In a world that seems fraught with anxiety and danger, the film and others like it are a kind of emotional comfort food, a direct link back to a simpler, safer era — a time when getting to watch a 22-minute movie at school was a special event, not something you could do on a phone, and when children’s entertainment wasn’t replete with product tie-ins.
Filled with period details like Volkswagen Beetles and TV dinners, the film’s slightly homespun, melancholy look also encapsulates what it felt like to be a child 30 and 40 years ago, right down to the crackling of the splotchy, color-saturated 16-millimeter film.
“It was a safe and cozy feeling sitting on the shag rug in my preschool watching that film,” said Ms. Imig, a mother of two who likens the experience of seeing “Winter of the Witch” again — the film is now on Google videos and can be readily purchased on DVD — to being in a time machine. “There’s just something wonderfully validating to know it exists.”
Mr. Murdock’s 2007 blog post about his four-year-long search to find the film has become one of the places the witch faithful convene. They share their eerily similar tales of reconnecting with the film, drawn there by searching variations of "happy pancake witch," not unlike the way characters in “Close Encounters of the Third Kind” are inexorably attracted to Devils Tower. Buoyed by continued interest, Mr. Murdock recently registered happypancakewitch.com.
Occasionally, however, the reunion is not an entirely happy one _ — an experience akin to the thrill of rediscovering a lost childhood friend on Facebook, only to find that you now have nothing in common. Such was the case for Jim Knipfel, a writer in Brooklyn, who chronicled his search for the happy pancake movie in “Slackjaw,” his online column.
“I’d held on to very sharp, distinct images from that film for 35 years,” he said. “After finally tracking it down again it didn’t come close to matching those memories except in the vaguest sense. ...I’ve since reverted to my childhood memories. They make for a better film all around.”

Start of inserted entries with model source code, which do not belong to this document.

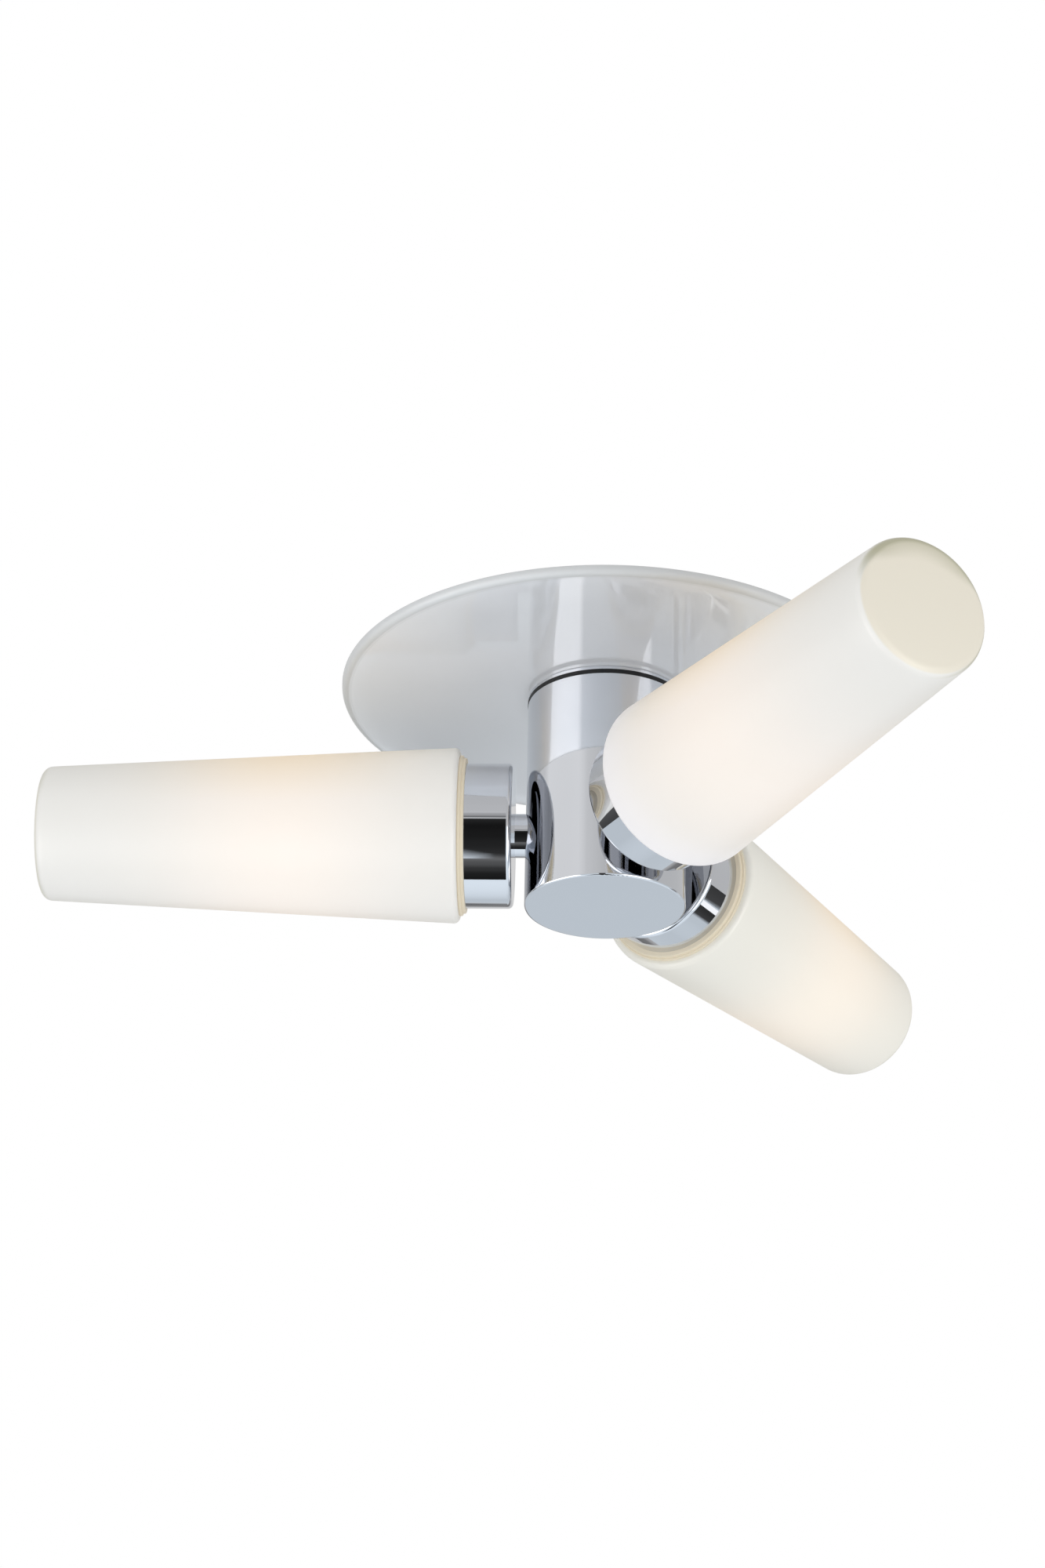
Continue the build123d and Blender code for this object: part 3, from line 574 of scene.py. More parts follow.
shadeTree = makeShadeTree()
for side in arms["degrees"]:
    own = {label: value[side] for label, value in glasses.items()}
    addPiece(f"glassShade_{side}", shadeTree, {**shade, **own}, [onArm(side)], f"shade_{side}")

# Silicone ring in two steps
ring = {
    "Near Face": -ringHigh.x,
    "Far Face": -ringLow.x,
    "Outer Radius": (ringHigh.z - ringLow.z) / 2,
    "Step": 0.9 * mm,
    "Bore Radius": 26.3 * mm,
    "Rounding": 0.45 * mm,
    "Step Rounding": 0.15 * mm,
    "Bore Rounding": 0.2 * mm,
    "Around": 128,
    "Longest Edge": 4 * mm,
}


# A profile that closes on itself starts half way between two radii
def halfWay(add, first, second):
    return add("MULTIPLY", add("ADD", first, second), 0.5)


def makeRingTree():
    add, given = startTree("siliconeRing", ring)
    far, near, bore, wide = given["Far Face"], given["Near Face"], given["Bore Radius"], given["Outer Radius"]
    stepFace = halfWay(add, far, near)
    narrow = add("SUBTRACT", wide, given["Step"])
    start = halfWay(add, bore, narrow)
    skin, _ = spunSkin(add, given, [
        (far, start, 0),
        (far, wide, given["Rounding"]),
        (stepFace, wide, given["Rounding"]),
        (stepFace, narrow, given["Step Rounding"]),
        (near, narrow, given["Rounding"]),
        (near, bore, given["Bore Rounding"]),
        (far, bore, given["Bore Rounding"]),
        (far, start, 0),
    ])
    return finishTree(add, given, skin)


ringTree = makeRingTree()
for side in arms["degrees"]:
    addPiece(f"siliconeRing_{side}", ringTree, ring, [onArm(side)], f"seal_ring_{side}")

# Black seal round the hub, squeezed out a hair over both edges of its gap
sealLow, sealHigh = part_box("hub_seal")
seal = {
    "Top": sealHigh.z,
    "Bottom": sealLow.z,
    "Outer Radius": (sealHigh.x - sealLow.x) / 2,
    "Inner Radius": 28.7 * mm,
    "Squeeze": 0.42 * mm,
    "Proud": 0.1 * mm,
    "Set Back": 0.05 * mm,  # its lips start this far inside the surface
    "Rounding": 0.3 * mm,
    "Around": 144,
    "Longest Edge": 4 * mm,
}


def makeSealTree():
    add, given = startTree("hubSeal", seal)
    top, bottom = given["Top"], given["Bottom"]
    proud = add("ADD", given["Outer Radius"], given["Proud"])
    root = add("SUBTRACT", given["Outer Radius"], given["Set Back"])
    lipTop, lipBottom = add("ADD", top, given["Squeeze"]), add("SUBTRACT", bottom, given["Squeeze"])
    skin, _ = spunSkin(add, given, [
        (top, given["Inner Radius"], 0),
        (top, root, 0),
        (lipTop, root, 0),
        (lipTop, proud, given["Rounding"]),
        (lipBottom, proud, given["Rounding"]),
        (lipBottom, root, 0),
        (bottom, root, 0),
        (bottom, given["Inner Radius"], 0),
        (top, given["Inner Radius"], 0),
    ])
    return finishTree(add, given, skin)


addPiece("hubSeal", makeSealTree(), seal, centre, "hub_seal")

# Ceiling plate, spun from sheet: a dish with a rolled rim, holed for the cable, the rivets and the fixing screws
plateLow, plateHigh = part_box("ceiling_plate")
plate = {
    "Radius": plateHigh.x,
    "Depth": -plateLow.z,
    "Sheet": 1 * mm,
    "Rim Rounding": 2.38 * mm,
    "Rim Edge": 0.2 * mm,
    "Cable Hole": 7 * mm,
    "Hole Edge": 0.1 * mm,
    "Rivet Aside": 17.75 * mm,
    "Rivet Ahead": 10.25 * mm,
    "Rivet Hole": 1.55 * mm,
    "Slot Distance": 18 * mm,
    "Slot Length": 10 * mm,
    "Slot Width": 4.5 * mm,
    "Drill Length": 12 * mm,
    "Around": 192,
    "Longest Edge": 8 * mm,
}
drillSides = 32


def makePlateTree():
    add, given = startTree("spunPlate", plate)
    radius, sheet, hole = given["Radius"], given["Sheet"], given["Cable Hole"]
    face = add("MULTIPLY", given["Depth"], -1)
    inside, back = add("SUBTRACT", radius, sheet), add("ADD", face, sheet)
    rimTop = add("MULTIPLY_ADD", sheet, -0.5, radius)
    skin, _ = spunSkin(add, given, [
        (0, rimTop, 0),
        (0, radius, given["Rim Edge"]),
        (face, radius, given["Rim Rounding"]),
        (face, hole, given["Hole Edge"]),
        (back, hole, given["Hole Edge"]),
        (back, inside, add("SUBTRACT", given["Rim Rounding"], sheet)),
        (0, inside, given["Rim Edge"]),
        (0, rimTop, 0),
    ])

    def drill(size, aside, ahead):
        bit = add("GeometryNodeMeshCylinder", {
            "Vertices": drillSides, "Radius": size, "Depth": given["Drill Length"]})
        return add("GeometryNodeTransform", {
            "Geometry": bit, "Translation": add("CombineXYZ", {"Y": ahead, "Z": aside}),
            "Rotation": (0, math.radians(90), 0)})

    holes = []
    slotEnd = add("MULTIPLY", given["Slot Width"], 0.5)
    reach = add("SUBTRACT", add("MULTIPLY", given["Slot Length"], 0.5), slotEnd)
    for way in (-1, 1):
        slot = add("MULTIPLY", given["Slot Distance"], way)
        ends = [drill(slotEnd, 0, add(turn, slot, reach)) for turn in ("ADD", "SUBTRACT")]
        holes.append(add("GeometryNodeConvexHull", {"Geometry": add("GeometryNodeJoinGeometry", ends)}))
        for across in (-1, 1):
            holes.append(drill(given["Rivet Hole"], add("MULTIPLY", given["Rivet Aside"], across),
                               add("MULTIPLY", given["Rivet Ahead"], way)))
    return finishTree(add, given, skin, add("GeometryNodeJoinGeometry", holes))


addPiece("spunPlate", makePlateTree(), plate, centre, "ceiling_plate")

# Rubber grommet, moulded as a spool with soft lips
grommetLow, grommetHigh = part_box("cable_grommet")
grommet = {
    "Flange Radius": grommetHigh.x,
    "Flange Thickness": 2.4 * mm,
    "Flange Set Back": 0.05 * mm,
    "Waist Radius": 6.95 * mm,
    "Waist Edge": 0.2 * mm,
    "Bore Radius": 5 * mm,
    "Length": -grommetLow.z,
    "Lip": 1.6 * mm,
    "Lip Edge": 0.3 * mm,
    "Rounding": 0.6 * mm,
    "Around": 64,
    "Longest Edge": 2 * mm,
}


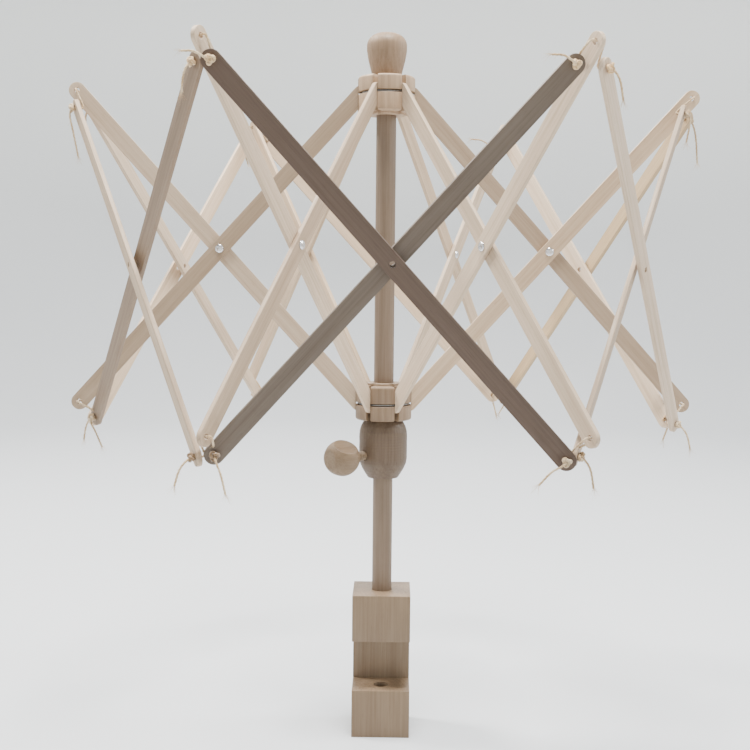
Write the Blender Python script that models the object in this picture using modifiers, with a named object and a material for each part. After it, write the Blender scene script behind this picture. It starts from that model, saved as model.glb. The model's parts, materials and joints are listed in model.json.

Ms. Strasberg, now 72, who starred as the mother, said she was “hot stuff if I passed a school during recess” at the height of the film’s popularity. But she confessed she was almost afraid to watch it again for the very same reason.
“Does it still hold up?” she asked timidly. “I couldn’t bear it if my memory — the thing I see in my head — doesn’t hold up.”
Nonetheless, the grandmother of five was delighted to hear about the legacy of the long-forgotten project, made when she was a newlywed pregnant with her first child: “Things do come full circle, don’t they?”